> BRIEF
Starting with the line that contains "towards the back." and stopping after the line that contains "before = set(bpy.data.objects)", output every line exactly as it stands.

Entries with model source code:
________

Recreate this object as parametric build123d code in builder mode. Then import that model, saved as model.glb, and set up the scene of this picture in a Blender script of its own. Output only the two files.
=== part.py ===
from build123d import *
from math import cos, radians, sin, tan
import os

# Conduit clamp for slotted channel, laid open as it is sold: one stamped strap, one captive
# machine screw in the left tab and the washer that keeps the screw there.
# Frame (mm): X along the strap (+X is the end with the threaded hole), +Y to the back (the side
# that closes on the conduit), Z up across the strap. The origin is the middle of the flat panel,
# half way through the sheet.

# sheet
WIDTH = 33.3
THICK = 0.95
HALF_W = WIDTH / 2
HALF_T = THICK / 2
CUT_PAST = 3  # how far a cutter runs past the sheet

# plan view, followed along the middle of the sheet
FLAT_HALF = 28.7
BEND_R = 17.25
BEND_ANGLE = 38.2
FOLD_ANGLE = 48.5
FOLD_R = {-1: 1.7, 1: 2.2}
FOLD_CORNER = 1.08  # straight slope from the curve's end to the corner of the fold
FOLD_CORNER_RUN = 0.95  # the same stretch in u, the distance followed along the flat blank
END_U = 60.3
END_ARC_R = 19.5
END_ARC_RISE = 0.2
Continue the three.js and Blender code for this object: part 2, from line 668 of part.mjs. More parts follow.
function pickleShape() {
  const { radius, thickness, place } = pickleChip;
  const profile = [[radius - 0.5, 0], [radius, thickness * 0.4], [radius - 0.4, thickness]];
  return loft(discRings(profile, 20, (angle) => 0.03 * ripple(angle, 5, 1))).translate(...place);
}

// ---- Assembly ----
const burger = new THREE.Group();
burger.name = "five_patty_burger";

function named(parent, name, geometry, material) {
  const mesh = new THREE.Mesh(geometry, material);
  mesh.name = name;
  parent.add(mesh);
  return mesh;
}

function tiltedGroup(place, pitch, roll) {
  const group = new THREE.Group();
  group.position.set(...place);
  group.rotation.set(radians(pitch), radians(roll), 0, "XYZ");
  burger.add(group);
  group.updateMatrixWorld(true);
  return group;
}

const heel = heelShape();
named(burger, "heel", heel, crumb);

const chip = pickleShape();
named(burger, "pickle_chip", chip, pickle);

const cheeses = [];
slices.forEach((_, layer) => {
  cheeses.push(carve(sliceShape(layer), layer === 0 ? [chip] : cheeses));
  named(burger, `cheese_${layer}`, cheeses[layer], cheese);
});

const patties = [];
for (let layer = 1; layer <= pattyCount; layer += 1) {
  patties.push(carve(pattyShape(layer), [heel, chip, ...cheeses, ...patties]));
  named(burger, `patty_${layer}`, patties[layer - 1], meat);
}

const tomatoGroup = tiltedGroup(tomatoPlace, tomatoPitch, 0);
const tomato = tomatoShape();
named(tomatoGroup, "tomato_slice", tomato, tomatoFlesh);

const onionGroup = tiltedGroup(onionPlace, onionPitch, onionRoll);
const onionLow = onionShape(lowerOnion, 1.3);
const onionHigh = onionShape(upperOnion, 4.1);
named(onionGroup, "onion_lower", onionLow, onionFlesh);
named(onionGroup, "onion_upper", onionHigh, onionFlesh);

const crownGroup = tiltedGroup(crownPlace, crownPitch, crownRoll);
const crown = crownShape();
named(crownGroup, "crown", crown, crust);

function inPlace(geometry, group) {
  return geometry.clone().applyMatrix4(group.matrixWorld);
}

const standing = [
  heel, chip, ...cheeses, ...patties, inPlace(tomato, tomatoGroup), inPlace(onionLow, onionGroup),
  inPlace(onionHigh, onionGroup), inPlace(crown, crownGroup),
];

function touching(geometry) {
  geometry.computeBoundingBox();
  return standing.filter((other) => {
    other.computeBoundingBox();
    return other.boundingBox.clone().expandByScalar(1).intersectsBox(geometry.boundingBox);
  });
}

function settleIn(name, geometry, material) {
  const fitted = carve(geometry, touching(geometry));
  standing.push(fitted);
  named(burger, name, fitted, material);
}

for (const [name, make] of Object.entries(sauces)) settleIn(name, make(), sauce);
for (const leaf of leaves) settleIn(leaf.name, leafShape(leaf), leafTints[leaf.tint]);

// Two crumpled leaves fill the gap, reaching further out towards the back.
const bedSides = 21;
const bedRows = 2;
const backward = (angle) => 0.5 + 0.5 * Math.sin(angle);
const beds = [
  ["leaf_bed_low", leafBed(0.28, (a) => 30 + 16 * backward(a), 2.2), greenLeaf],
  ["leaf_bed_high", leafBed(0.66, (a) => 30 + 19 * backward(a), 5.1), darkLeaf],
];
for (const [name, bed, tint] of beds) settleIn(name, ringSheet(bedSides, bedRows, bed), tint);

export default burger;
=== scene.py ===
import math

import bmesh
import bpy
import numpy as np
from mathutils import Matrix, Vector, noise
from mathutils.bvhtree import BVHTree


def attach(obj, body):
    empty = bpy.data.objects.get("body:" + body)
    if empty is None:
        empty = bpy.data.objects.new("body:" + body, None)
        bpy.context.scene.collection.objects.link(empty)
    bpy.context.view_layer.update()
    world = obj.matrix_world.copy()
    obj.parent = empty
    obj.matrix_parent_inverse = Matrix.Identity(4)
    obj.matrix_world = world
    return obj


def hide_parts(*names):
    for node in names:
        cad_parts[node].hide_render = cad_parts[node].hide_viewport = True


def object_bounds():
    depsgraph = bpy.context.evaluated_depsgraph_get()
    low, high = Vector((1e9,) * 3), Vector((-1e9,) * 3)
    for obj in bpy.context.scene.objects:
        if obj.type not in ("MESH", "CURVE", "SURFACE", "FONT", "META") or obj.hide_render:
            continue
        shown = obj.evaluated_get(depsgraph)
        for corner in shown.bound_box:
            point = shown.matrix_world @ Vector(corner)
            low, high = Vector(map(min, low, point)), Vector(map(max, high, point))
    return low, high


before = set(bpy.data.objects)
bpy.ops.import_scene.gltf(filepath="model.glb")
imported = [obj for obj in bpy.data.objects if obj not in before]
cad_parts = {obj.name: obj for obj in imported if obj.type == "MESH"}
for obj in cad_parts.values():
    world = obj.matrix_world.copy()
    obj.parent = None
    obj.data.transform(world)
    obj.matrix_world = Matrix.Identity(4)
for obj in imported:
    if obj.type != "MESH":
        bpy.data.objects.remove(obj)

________

> THE ANSWER
// Two crumpled leaves fill the gap, reaching further out towards the back.
const bedSides = 21;
const bedRows = 2;
const backward = (angle) => 0.5 + 0.5 * Math.sin(angle);
const beds = [
  ["leaf_bed_low", leafBed(0.28, (a) => 30 + 16 * backward(a), 2.2), greenLeaf],
  ["leaf_bed_high", leafBed(0.66, (a) => 30 + 19 * backward(a), 5.1), darkLeaf],
];
for (const [name, bed, tint] of beds) settleIn(name, ringSheet(bedSides, bedRows, bed), tint);

export default burger;
=== scene.py ===
import math

import bmesh
import bpy
import numpy as np
from mathutils import Matrix, Vector, noise
from mathutils.bvhtree import BVHTree


def attach(obj, body):
    empty = bpy.data.objects.get("body:" + body)
    if empty is None:
        empty = bpy.data.objects.new("body:" + body, None)
        bpy.context.scene.collection.objects.link(empty)
    bpy.context.view_layer.update()
    world = obj.matrix_world.copy()
    obj.parent = empty
    obj.matrix_parent_inverse = Matrix.Identity(4)
    obj.matrix_world = world
    return obj


def hide_parts(*names):
    for node in names:
        cad_parts[node].hide_render = cad_parts[node].hide_viewport = True


def object_bounds():
    depsgraph = bpy.context.evaluated_depsgraph_get()
    low, high = Vector((1e9,) * 3), Vector((-1e9,) * 3)
    for obj in bpy.context.scene.objects:
        if obj.type not in ("MESH", "CURVE", "SURFACE", "FONT", "META") or obj.hide_render:
            continue
        shown = obj.evaluated_get(depsgraph)
        for corner in shown.bound_box:
            point = shown.matrix_world @ Vector(corner)
            low, high = Vector(map(min, low, point)), Vector(map(max, high, point))
    return low, high


before = set(bpy.data.objects)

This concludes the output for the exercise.